Reyes 3, 5. 7-12; Sal 118, 57 y 72. 76-77. 127-128. 129-130; san Pablo a los Romanos 8, 28-30; san Mateo 13, 44-52

En aquel tiempo, dijo Jesús a la gente: -«El reino de los cielos se parece a un tesoro escondido en el campo: el que lo encuentra lo vuelve a esconder y, lleno de alegría va a vender todo lo que tiene y compra el campo”. No podría ponerse un ejemplo más claro para los hombres, tantas veces ambiciosos, para ayudar a entender la suerte que uno tiene cuando encuentra la fe, la vocación o la gracia de Dios.

A estas tres realidades de la vida del hombre se han referido a lo largo de la historia los santos y teólogos cuando han comentado estas palabras que el Evangelio de hoy pone a nuestra consideración.

Ciertamente no hay “tesoro” más grande que alguno de estos tres: la fe, la vocación o la gracia de Dios.

La fe es el principio de todos los bienes; nos llega a través del bautismo. Por eso a este sacramento, al bautismo, se le llama “iaunua sacramenti”, es decir, puerta de los sacramentos. Efectivamente, después de recibirlo, pertenecemos a la Iglesia fundada por Cristo y, allí, tenemos “derecho” a la Eucaristía, a la confesión, al matrimonio, etc.

Es un tesoro ciertamente tener fe. Y quien la tenga o “la encuentre”, lo mejor que puede hacer es “vender todo lo que uno tiene” y “comprarla”. Vender, deshacerse, desprenderse de todo aquello que me impediría no llegar a poseerla, a no poder quedármela, o si ya la tengo, hacer lo imposible por no perderla.

Y lo mismo se puede decir de la gracia de Dios. Es verdad que perder la fe es más difícil que perder la gracia, ya que ésta, como todos sabemos, se pierde al cometer un pecado mortal, es decir, incurrir en la trasgresión voluntaria de algún precepto de los diez Mandamientos en materia grave.
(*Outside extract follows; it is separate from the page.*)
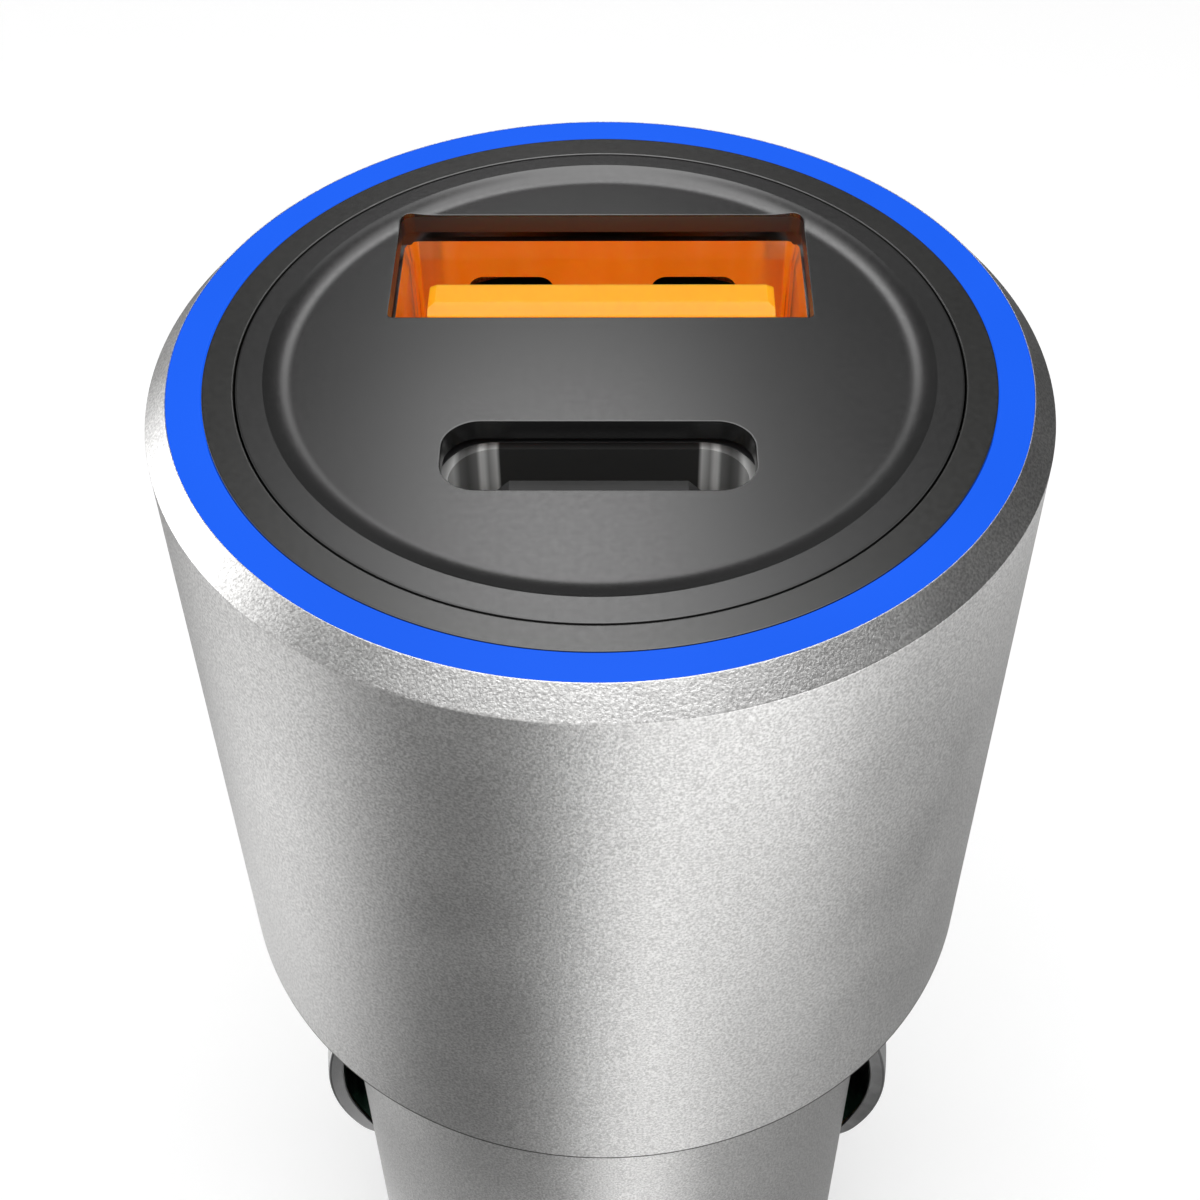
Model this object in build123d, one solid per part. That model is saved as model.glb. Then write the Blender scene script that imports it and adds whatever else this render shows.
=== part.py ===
from build123d import *
import math
import os

# Car charger plug with a USB-A and a USB-C port in a round metal head
# Millimetres, +Z out of the ports, origin at the centre of the head's underside
# The USB-A port lies towards +Y, the USB-C port towards -Y, the side contacts at -X and +X

# USB-A port in the face
USB_A_OPENING_WIDTH = 12.52
USB_A_OPENING_HEIGHT = 5.14
USB_A_OPENING_CORNER = 0.4
USB_A_OPENING_NEAR_CORNER = 0.15
USB_A_CENTRE_Y = 4.85
USB_A_INNER_WIDTH = 12.24
USB_A_INNER_HEIGHT = 4.92
USB_A_SHEET = 0.25
USB_A_INNER_CORNER = 0.35
USB_A_LENGTH = 13.4
USB_A_FLARE = 0.12
USB_A_FLARE_LENGTH = 0.6
USB_A_TONGUE_WIDTH = 10.62
USB_A_TONGUE_THICKNESS = 1.84
USB_A_TONGUE_OFFSET = 0.6
USB_A_TONGUE_FLAT = 0.87
USB_A_TONGUE_BEVEL = 0.42
USB_A_TONGUE_BEVEL_DROP = 0.2
USB_A_TONGUE_NOSE = 1.0
USB_A_TONGUE_END = 0.22
USB_A_TONGUE_END_DROP = 0.1
USB_A_BLOCK_LENGTH = 3.6
USB_A_CONTACT_X = (-3.5, -1.0, 1.0, 3.5)
USB_A_CONTACT_WIDTH = 1.0
USB_A_CONTACT_THICKNESS = 0.15
USB_A_CONTACT_SETBACK = 4.0
USB_A_CONTACT_CROWN = 0.35
USB_A_TAIL_DROP = 1.1
USB_A_WINDOW_X = 2.95
USB_A_WINDOW_WIDTH = 2.5
USB_A_WINDOW_LENGTH = 5.8
USB_A_WINDOW_SETBACK = 1.4
USB_A_WINDOW_CORNER = 0.5
USB_A_FINGER_WIDTH = 1.9
USB_A_FINGER_LENGTH = 4.6
USB_A_FINGER_BOW = 0.35

# USB-C port in the face
USB_C_OPENING_WIDTH = 8.6
USB_C_OPENING_HEIGHT = 2.78
USB_C_CENTRE_Y = -3.74
USB_C_INNER_WIDTH = 8.34
USB_C_INNER_HEIGHT = 2.56
USB_C_SHEET = 0.3
USB_C_LENGTH = 7.35
USB_C_TONGUE_WIDTH = 6.69
USB_C_TONGUE_THICKNESS = 0.7
USB_C_TONGUE_SETBACK = 0.34
USB_C_TONGUE_BEVEL = 0.85
USB_C_BLOCK_LENGTH = 2.6
USB_C_CONTACT_COUNT = 12
USB_C_CONTACT_PITCH = 0.5
USB_C_CONTACT_WIDTH = 0.25
USB_C_CONTACT_THICKNESS = 0.08
USB_C_CONTACT_SETBACK = 0.9
USB_C_TAIL = 0.7

# Connector shells behind the face
SHELL_LEG_WIDTH = 1.4
SHELL_LEG_REACH = 0.4
USB_A_SETBACK = 1.3
USB_C_SETBACK = 1.27

# Head, from the ports outwards
HEAD_HEIGHT = 23.0
PORT_MARGIN = 0.57
BEZEL_JOINT = 0.08
BEZEL_WIDTH = 0.89
RING_JOINT = 0.03
RING_WIDTH = 0.94
RING_DEPTH = 2.1
RIM_LAND = 0.07
RIM_CHAMFER_ACROSS = 0.62
RIM_CHAMFER_DOWN = 0.74
HEAD_WALL = 1.34
SHOULDER_THICKNESS = 1.8
HEAD_UNDER_CHAMFER = 0.3

# Stem that goes into the car socket
STEM_RADIUS = 10.4
STEM_LENGTH = 26.0
STEM_WALL = 1.1
STEM_SEAT_GAP = 0.36
STEM_TAPER = 0.08
STEM_END_CHAMFER = 0.4

# Face plate and its snap tabs
DISH_DEPTH = 0.35
DISH_RIM_LAND = 0.71
DISH_SLOPE_WIDTH = 0.74
PLATE_THICKNESS = 0.64
PLATE_WALL = 0.78
FLANGE_THICKNESS = 1.5
FLANGE_GAP = 0.1
TAB_COUNT = 4
TAB_HALF_ANGLE = 9.0
TAB_THICKNESS = 0.85
TAB_LENGTH = 6.4
HOOK_REACH = 0.3
HOOK_HEIGHT = 1.0
HOOK_LEAD = 0.9
GROOVE_DEPTH = 0.4
GROOVE_CLEARANCE = 0.1
POST_RADIUS = 0.8
POST_PIN_RADIUS = 0.4
POST_PIN_REACH = 0.35
POST_CIRCLE_RADIUS = 8.4
POST_ANGLES = (20, 160, 215, 325)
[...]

Por eso hemos de estar más atentos aún, pues sería perder un gran “tesoro” el perder la gracia de Dios. “Venderlo todo” será en este caso en frase de los santos, “huir de las ocasiones de pecar”; no entretenerse o juguetear con algo tan importante como la gracia de Dios: pensamientos, palabras u obras que son, como decimos, ocasiones graves de ofensa a Dios. Aquí, igual que cuando hablábamos de la fe, lo que perdemos en realidad es al mismo Dios. Sin fe, no hay camino de salvación: “el que crea en mí se salvará, el que no, se condenará”, ha dicho en otra ocasión el mismo Jesucristo; y sin la gracia de Dios nadie puede entrar en el Reino de los cielos, como también Cristo se encargo de recordarnos con mucha frecuencia, y con muchas parábolas, como por ejemplo la del señor que da un gran banquete y hay uno que pretende entrar pero no lleva “las vestiduras blancas”, entonces, el señor manda que lo “aten de pies y manos y sea arrojado al fuego inextinguible”.

Quiero advertir que estas cosas no se dicen “para asustar a los niños malos”, sino que estamos repitiendo palabras de Jesucristo que son verdad y vida.
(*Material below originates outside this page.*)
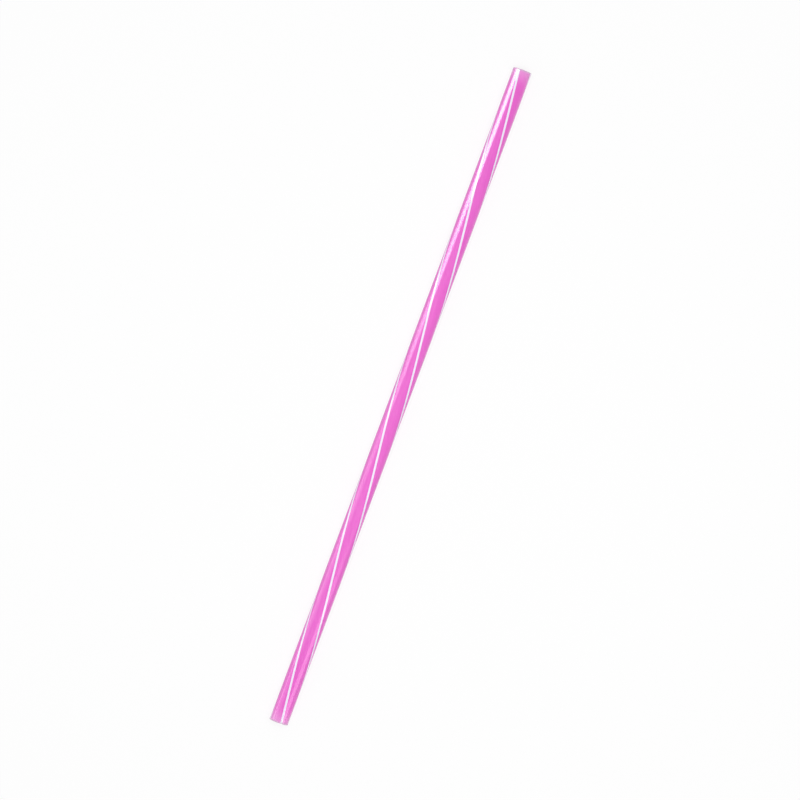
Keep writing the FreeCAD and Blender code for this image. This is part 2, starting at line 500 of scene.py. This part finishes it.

Y, finalmente, se ha glosado este encuentro de un gran “tesoro” con el encuentro de la vocación.

Este “tesoro” tiene un matiz distinto a los otros “tesoros” que venimos comentando de la fe y de la gracia de Dios. En este sentido, hemos de decir, que la vocación, de una parte, la tienen todos los hombres, pues Cristo llama a todos a la santidad. No hay nadie que pase del querer de Dios. Cada uno tiene una misión en el mundo, más general -ser santos-o más específica -ser santos a través de un camino concreto–. Por ejemplo nadie duda de que un hombre que piensa que ha encontrado el tesoro de la vocación sacerdotal está llamado por Dios ha hacerse santo a través del ejercicio de su ministerio pastoral; a veces, aún nos parece eso más claro cuando ese hombre se va a las misiones, o es una mujer que se encierra en un convento. Todo esto es verdad y es un tesoro específico para aquel hombre o para esta mujer. Pero también es un “tesoro” encontrar a la mujer, o al hombre “de tu vida”, y a través del matrimonio alcanzar también la santidad. Es el “tesoro” de la vocación matrimonial que, por otra parte, es a la que Dios llama a la inmensa mayoría de hombres en el mundo.

Actuemos pues como ese hombre del ejemplo que nos pone Jesucristo que al encontrar la fe, la gracia de Dios o la vocación, “va vende cuanto tiene” y “compra”, ese tesoro.